Measure the right signals early
Views can be useful, but they are not enough. If the goal is business growth, the better early indicators are watch time, engagement quality, search impressions around target topics, sales team usage, inbound inquiries, and whether prospects mention the content during conversations.
Some results will take time. Search performance and brand authority rarely move overnight. But you should still see directional signals fairly quickly if the strategy is right. Better content retention, more topic clarity, stronger response from the right audience, and more confidence in sales conversations are all meaningful signs.

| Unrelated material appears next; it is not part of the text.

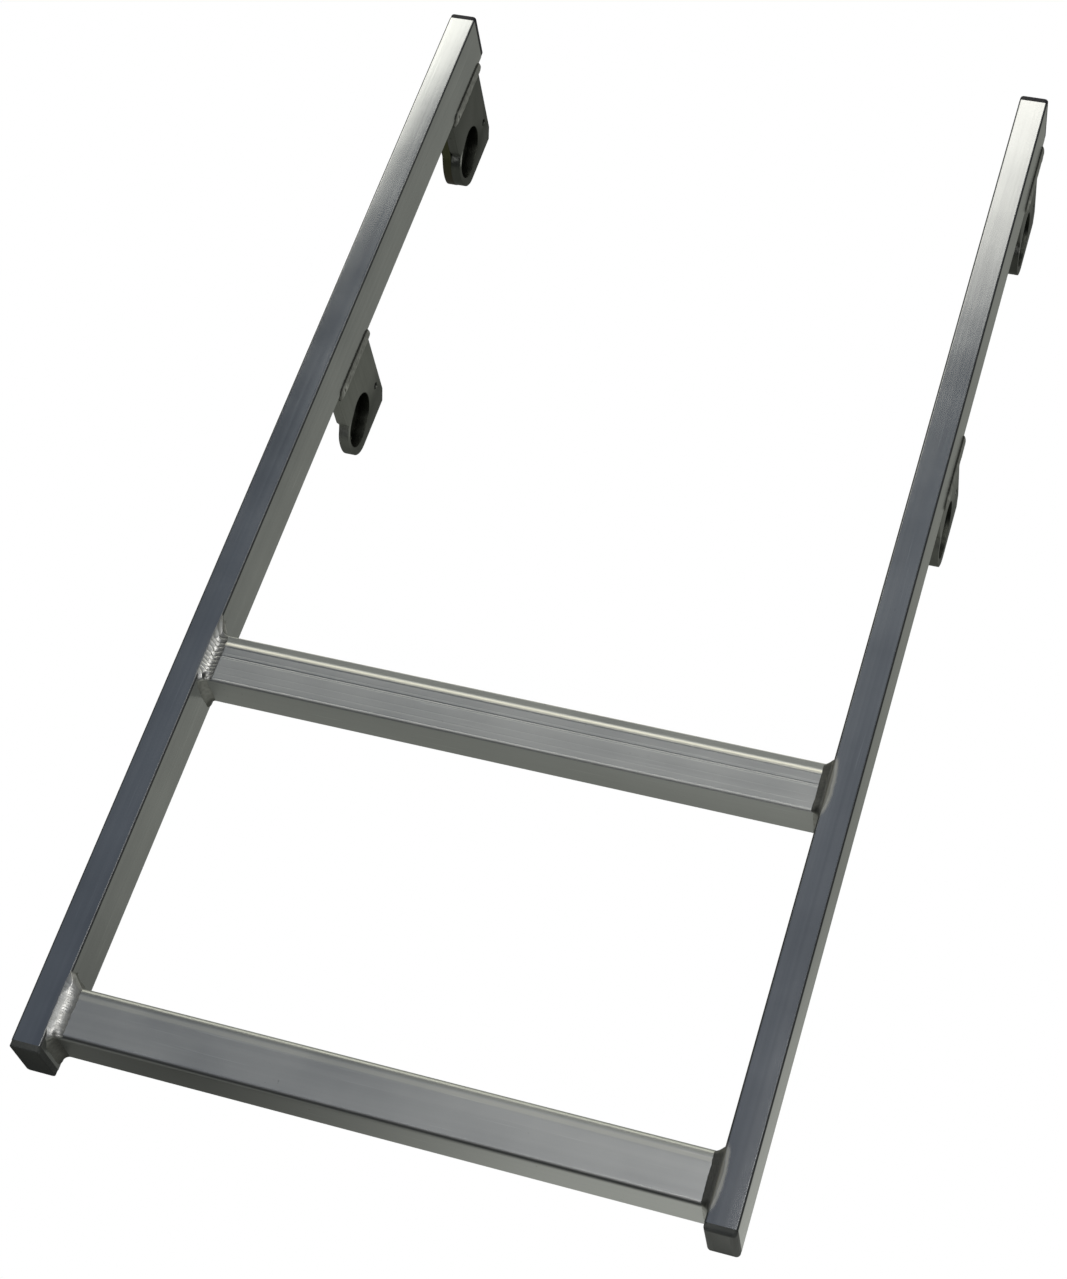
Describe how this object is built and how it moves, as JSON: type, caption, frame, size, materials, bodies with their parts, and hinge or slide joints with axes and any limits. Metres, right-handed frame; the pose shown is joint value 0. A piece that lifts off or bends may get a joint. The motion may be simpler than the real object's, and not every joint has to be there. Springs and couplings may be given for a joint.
{
  "type": "boat boarding ladder",
  "caption": "Welded aluminium boarding ladder for a boat: rectangular tube rails, flat tube rungs and slotted hook plates beneath the rails.",
  "frame": {"origin": "middle of the ladder's footprint, level with the lowest edge of the hook plates", "axes": "+X across the ladder, +Y along the rails towards the top end, +Z out of the treads towards the climber"},
  "size_m": [0.5821, 1.094, 0.154],
  "materials": {
    "rail_aluminium": "mill finish, drawn lengthwise",
    "tread_aluminium": "mill finish, extruded",
    "weld_aluminium": "as-welded ripples",
    "plate_aluminium": "dull, cut plate",
    "plated_steel": "dull olive plating",
    "black_plastic": "moulded, satin"
  },
  "bodies": {
    "root": {"backing_left_lower": "plate_aluminium", "backing_left_upper": "plated_steel", "backing_right_lower": "plate_aluminium", "backing_right_upper": "plated_steel", "backing_weld_left_lower": "weld_aluminium", "backing_weld_left_upper": "weld_aluminium", "backing_weld_right_lower": "weld_aluminium", "backing_weld_right_upper": "weld_aluminium", "bracket_weld_left_lower": "weld_aluminium", "bracket_weld_left_upper": "weld_aluminium", "bracket_weld_right_lower": "weld_aluminium", "bracket_weld_right_upper": "weld_aluminium", "cap_left_bottom": "black_plastic", "cap_left_top": "black_plastic", "cap_right_bottom": "black_plastic", "cap_right_top": "black_plastic", "hook_plate_left_lower": "plate_aluminium", "hook_plate_left_upper": "plate_aluminium", "hook_plate_right_lower": "plate_aluminium", "hook_plate_right_upper": "plate_aluminium", "rail_left": "rail_aluminium", "rail_right": "rail_aluminium", "rung_bottom": "tread_aluminium", "rung_middle": "tread_aluminium", "rung_weld_bottom_left": "weld_aluminium", "rung_weld_bottom_right": "weld_aluminium", "rung_weld_middle_left": "weld_aluminium", "rung_weld_middle_right": "weld_aluminium"}
  },
  "joints": []
}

If those signals are weak, the answer is not always to produce more. Sometimes the topic is too broad. Sometimes the format is wrong for the audience. Sometimes the content is polished but says nothing memorable. Good branded content does not just fill space. It creates a reason to trust the brand behind it.
The best launch is usually simpler than people expect
You do not need 20 concepts, a giant campaign theme, or months of internal debate to get started. You need a clear commercial goal, a focused audience, a repeatable format, and topics that prove expertise.
For many companies, the smartest first move is not a big brand film. It is a disciplined series built around real buyer questions, captured in a format that can be repurposed across search, social, and sales channels. That is why video podcast marketing has become such a practical choice for firms that need both authority and output. It gives your expertise room to breathe while creating enough content velocity to stay visible.
At Voxel Micro Video Labs, that is the real value of branded content when it is launched well. It should not just make your company look current. It should make your expertise easier to find, easier to trust, and easier to turn into business.
Start with the question your market already wants answered, then build the content system around that. The brands that win are rarely the loudest. They are the ones that show up consistently with something worth hearing.